Solche Stellen werden auch nicht von Bewerbern mit ähnlichen Qualifikationen besetzt werden können. Rechnerisch gebe es auch künftig genügend Ingenieure, aber nicht unbedingt in den besonders gefragten Fachrichtungen, resümiert der BIBB-Forscher Robert Helmrich. Im Jahr 2005 gab es nach den Berechnungen der BIBB/IAB-Experten rund 1,09 Mio. Ingenieure, die selbstständig oder abhängig beschäftigt waren. Knapp 55 % haben in ihrem erlernten Beruf gearbeitet, rund 45 % waren fachfremd tätig. Von diesen verdingten sich 9,6 % als Geschäftsführer, Wirtschaftsprüfer oder Unternehmensberater, 4,4 % in IT-Kernberufen, 4,2 % als Techniker und 2,8 % als Lehrer.
Zudem sind in den vergangenen Jahrzehnten viele Ingenieure, wie die Untersuchung zeigt, in kaufmännischen, gewerblichen und Verwaltungsberufen untergekommen, oft auf einem Niveau, das nicht ihrer Qualifikation entspricht. Robert Helmrich sieht die Ursache dafür in der angespannten Arbeitsmarktlage der frühen 90er-Jahre.
Modellrechnung zu Akademikern setzt in der Debatte um Fachkräftemangel neue Akzente
Mit ihrer neuen Modellrechnung haben die Forscher vom IAB und vom BIBB der Debatte um den Fachkräftemangel in Deutschland einen anderen Akzent gegeben.
In einer älteren Untersuchung kamen die Forscher vom BIBB und IAB noch zu dem Ergebnis, dass das gesamtwirtschaftliche Arbeitskräfteangebot „rein quantitativ“ den projizierten Bedarf der Wirtschaft nur bis 2025 decken könne. In ihrer neuen Untersuchung gehen die Forscher davon aus, dass das Verhältnis von Angebot und Nachfrage bis zum Jahr 2030 zahlenmäßig ausgeglichen sein werde. Die Debatte über den Fachkräftemangel bekommt durch die Ergebnisse der BIBB/IAB-Forscher noch einen weiteren neuen Akzent.

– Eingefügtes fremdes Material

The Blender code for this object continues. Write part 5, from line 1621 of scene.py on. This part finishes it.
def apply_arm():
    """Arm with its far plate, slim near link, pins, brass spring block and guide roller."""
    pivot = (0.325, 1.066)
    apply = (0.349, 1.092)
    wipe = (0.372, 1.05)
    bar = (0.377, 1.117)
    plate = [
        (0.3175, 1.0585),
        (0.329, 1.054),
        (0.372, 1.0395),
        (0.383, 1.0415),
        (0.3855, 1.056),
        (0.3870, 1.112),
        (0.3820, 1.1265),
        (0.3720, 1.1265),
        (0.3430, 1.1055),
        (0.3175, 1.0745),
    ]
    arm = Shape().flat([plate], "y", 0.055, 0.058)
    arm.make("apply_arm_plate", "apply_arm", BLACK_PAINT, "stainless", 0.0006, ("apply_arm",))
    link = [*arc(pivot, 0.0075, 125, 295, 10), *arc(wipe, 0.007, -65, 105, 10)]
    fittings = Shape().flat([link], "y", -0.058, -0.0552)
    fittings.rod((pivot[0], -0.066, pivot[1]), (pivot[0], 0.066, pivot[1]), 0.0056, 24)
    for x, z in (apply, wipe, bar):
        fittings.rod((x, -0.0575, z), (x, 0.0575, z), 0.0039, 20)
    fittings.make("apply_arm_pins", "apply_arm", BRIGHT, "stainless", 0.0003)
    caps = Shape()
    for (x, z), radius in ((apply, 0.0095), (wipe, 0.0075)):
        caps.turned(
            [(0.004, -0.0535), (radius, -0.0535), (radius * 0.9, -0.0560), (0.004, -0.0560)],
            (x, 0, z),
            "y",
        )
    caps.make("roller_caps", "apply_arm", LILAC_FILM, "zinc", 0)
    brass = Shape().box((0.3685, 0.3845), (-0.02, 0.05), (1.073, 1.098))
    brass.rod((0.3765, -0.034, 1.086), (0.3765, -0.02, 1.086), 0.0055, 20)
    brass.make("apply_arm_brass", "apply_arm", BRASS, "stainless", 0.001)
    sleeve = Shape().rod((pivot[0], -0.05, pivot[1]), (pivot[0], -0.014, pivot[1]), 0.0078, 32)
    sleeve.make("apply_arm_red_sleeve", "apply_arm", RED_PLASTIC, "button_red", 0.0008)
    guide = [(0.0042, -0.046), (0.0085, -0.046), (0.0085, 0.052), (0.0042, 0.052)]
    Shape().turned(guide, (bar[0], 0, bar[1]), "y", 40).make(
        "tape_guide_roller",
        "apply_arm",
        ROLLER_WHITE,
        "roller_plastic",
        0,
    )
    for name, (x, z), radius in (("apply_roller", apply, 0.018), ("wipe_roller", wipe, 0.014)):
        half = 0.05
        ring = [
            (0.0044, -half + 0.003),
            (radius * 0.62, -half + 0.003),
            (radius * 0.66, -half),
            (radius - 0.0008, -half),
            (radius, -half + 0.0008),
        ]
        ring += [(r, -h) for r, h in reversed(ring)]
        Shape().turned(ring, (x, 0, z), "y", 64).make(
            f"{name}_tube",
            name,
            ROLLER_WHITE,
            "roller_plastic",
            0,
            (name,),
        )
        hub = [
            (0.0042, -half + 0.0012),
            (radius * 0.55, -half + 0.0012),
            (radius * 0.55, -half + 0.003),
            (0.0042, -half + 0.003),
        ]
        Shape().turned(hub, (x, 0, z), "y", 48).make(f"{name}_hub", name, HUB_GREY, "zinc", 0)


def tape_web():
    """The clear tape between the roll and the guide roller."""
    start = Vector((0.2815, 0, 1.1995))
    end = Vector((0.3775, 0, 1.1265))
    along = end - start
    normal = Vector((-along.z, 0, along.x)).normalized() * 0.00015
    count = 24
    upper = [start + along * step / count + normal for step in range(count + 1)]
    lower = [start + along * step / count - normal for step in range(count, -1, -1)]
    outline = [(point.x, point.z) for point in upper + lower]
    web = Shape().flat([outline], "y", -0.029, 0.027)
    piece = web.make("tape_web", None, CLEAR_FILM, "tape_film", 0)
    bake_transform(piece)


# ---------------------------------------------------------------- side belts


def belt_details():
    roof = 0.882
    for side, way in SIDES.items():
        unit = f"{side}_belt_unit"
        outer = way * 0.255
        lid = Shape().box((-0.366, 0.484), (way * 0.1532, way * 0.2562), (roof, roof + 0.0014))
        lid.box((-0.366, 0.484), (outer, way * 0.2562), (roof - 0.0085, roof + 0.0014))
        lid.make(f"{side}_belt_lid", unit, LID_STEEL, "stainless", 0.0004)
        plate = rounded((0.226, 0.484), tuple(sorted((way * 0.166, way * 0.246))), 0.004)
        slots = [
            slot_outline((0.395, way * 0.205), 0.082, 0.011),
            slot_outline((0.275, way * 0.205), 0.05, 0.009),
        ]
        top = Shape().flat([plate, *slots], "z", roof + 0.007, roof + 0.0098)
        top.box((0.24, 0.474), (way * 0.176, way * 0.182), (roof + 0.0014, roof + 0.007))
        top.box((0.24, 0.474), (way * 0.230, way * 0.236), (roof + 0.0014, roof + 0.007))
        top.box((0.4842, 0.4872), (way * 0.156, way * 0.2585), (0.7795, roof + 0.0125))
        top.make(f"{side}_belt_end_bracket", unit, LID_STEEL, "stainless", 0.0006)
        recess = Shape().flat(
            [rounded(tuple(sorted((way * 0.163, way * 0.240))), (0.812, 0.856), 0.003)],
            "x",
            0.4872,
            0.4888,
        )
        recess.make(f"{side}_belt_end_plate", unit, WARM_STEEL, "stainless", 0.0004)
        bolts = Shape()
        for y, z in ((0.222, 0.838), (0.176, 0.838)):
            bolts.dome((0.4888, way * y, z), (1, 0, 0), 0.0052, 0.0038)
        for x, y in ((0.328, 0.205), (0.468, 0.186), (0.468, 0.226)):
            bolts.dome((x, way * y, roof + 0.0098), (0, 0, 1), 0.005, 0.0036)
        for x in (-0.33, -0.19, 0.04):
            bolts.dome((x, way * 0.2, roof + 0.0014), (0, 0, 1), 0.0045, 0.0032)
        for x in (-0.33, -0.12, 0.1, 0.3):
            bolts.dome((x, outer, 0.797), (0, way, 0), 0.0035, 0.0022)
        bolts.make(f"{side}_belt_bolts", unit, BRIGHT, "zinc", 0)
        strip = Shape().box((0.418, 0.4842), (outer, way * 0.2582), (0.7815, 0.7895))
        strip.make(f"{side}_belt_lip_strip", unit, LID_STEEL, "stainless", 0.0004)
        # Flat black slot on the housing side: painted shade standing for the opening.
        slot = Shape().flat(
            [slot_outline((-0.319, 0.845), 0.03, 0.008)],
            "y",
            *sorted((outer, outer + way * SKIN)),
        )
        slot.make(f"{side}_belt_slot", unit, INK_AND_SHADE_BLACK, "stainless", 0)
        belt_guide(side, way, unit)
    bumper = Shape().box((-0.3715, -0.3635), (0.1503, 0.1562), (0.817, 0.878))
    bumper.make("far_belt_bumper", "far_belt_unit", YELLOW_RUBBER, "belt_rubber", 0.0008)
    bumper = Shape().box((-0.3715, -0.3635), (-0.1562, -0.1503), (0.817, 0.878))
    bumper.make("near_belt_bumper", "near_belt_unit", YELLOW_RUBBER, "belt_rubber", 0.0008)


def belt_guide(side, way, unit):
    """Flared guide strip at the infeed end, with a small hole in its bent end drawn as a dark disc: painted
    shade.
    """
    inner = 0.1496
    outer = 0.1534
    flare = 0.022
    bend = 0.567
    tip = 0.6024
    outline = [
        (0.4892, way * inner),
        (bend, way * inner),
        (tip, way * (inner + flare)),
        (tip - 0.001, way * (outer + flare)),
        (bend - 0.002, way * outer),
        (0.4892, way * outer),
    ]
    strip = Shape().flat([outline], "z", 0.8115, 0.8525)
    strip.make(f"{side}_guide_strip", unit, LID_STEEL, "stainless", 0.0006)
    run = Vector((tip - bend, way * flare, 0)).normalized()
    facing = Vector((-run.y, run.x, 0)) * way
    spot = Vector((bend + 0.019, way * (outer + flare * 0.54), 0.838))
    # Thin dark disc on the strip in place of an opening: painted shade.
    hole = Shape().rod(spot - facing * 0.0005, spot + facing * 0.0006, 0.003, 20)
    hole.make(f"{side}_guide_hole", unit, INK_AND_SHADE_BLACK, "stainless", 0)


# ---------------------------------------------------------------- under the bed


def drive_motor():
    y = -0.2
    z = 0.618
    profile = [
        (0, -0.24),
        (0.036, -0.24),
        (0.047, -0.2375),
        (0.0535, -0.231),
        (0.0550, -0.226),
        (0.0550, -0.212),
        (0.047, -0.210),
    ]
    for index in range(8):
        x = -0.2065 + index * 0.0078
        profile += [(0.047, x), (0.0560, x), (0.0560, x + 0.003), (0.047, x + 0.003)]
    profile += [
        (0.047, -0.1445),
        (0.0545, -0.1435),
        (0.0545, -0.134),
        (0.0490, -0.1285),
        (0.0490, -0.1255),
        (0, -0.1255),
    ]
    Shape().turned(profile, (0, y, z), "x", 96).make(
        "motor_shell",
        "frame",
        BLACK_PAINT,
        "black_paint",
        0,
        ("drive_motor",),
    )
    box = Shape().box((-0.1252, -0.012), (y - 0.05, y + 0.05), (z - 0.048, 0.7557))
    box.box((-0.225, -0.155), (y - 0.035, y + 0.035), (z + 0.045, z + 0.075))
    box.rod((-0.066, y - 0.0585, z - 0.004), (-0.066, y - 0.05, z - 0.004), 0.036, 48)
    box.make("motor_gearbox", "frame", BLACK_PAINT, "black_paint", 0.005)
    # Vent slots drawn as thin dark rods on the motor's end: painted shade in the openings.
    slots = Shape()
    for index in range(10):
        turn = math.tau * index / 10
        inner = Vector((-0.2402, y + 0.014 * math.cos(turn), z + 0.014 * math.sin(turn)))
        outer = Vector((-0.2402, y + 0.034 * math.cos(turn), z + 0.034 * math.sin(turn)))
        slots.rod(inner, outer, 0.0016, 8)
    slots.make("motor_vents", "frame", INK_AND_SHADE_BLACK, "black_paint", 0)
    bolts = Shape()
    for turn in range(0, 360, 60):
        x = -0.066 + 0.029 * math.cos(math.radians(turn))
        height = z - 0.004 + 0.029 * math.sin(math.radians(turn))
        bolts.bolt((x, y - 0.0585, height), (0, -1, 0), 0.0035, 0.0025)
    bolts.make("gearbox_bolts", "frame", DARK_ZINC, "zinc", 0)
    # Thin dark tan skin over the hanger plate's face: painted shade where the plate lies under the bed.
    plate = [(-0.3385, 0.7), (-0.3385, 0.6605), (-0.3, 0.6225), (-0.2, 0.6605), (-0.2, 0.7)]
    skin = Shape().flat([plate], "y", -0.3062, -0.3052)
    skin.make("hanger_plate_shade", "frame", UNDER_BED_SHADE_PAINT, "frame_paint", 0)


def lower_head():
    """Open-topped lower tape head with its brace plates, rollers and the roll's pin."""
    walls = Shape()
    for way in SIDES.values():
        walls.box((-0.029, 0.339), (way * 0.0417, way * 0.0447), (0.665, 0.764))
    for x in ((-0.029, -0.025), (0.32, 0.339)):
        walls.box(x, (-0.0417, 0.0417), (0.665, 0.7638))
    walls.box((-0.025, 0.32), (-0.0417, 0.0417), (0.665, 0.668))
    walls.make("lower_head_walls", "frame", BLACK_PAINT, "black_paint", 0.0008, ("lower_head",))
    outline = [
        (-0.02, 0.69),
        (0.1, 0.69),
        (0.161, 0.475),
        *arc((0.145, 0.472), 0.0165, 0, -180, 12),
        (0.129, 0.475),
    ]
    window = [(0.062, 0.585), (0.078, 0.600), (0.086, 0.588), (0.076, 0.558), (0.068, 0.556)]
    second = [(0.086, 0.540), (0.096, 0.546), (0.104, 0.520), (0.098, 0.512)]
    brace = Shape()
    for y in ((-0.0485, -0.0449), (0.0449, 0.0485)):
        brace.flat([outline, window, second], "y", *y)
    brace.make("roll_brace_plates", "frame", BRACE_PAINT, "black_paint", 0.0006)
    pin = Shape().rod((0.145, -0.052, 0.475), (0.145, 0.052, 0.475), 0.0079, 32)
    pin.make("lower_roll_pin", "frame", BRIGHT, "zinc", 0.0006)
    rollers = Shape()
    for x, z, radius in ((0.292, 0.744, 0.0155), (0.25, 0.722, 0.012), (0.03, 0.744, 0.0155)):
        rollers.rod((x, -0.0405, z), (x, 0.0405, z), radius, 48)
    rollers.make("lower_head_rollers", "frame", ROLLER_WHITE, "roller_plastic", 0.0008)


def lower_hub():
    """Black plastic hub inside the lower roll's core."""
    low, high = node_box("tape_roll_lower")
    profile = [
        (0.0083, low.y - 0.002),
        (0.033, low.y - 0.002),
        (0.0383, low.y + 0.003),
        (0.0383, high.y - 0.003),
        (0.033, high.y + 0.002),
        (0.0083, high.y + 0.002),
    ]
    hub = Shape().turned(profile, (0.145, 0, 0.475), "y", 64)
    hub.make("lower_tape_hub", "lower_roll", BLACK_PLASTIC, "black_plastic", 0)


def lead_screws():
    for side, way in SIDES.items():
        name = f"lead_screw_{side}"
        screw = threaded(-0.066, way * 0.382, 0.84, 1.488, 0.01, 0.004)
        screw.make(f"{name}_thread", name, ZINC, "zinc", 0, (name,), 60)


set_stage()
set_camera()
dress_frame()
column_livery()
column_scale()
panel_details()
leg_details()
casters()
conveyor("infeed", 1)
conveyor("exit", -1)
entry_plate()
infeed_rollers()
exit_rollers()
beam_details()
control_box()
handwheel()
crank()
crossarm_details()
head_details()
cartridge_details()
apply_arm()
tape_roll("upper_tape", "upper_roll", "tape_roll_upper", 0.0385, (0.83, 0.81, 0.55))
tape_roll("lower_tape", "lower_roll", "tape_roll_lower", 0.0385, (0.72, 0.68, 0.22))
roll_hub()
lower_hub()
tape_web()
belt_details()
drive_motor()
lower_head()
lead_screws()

Größere Lücken werde es in den kommenden Jahren nicht bei akademisch ausgebildeten Kräften geben, sondern bei Fachkräften mit einem mittleren Bildungsabschluss, bei Facharbeitern, Meistern, Technikern. Hier sei, so Helmrich, mit „zunehmenden Engpässen“ zu rechnen. Ob dann Bachelor (BA)-Absolventen von den Hochschulen diese Lücken füllen werden, sei noch nicht absehbar, meint Helmrich. Es gebe derzeit noch zu wenige Informationen über den Arbeitsmarkt von BA-Absolventen.
Größere Lücken bei Nicht-Akademikern
Bis zum Jahr 2025 soll nach Angaben des BIBB die Zahl der Schulabgänger ohne Hochschulreife um 100 000 niedriger sein als heute. In diesem Jahr beträgt der Rückgang allerdings erst 8900. Mit der sinkenden Bewerberzahl steigt die Zahl der abgeschlossenen Ausbildungsverträge. So wurden im laufenden Ausbildungsjahr gut 570 000 Verträge geschlossen, das sind 1,8 % mehr als im Vorjahr.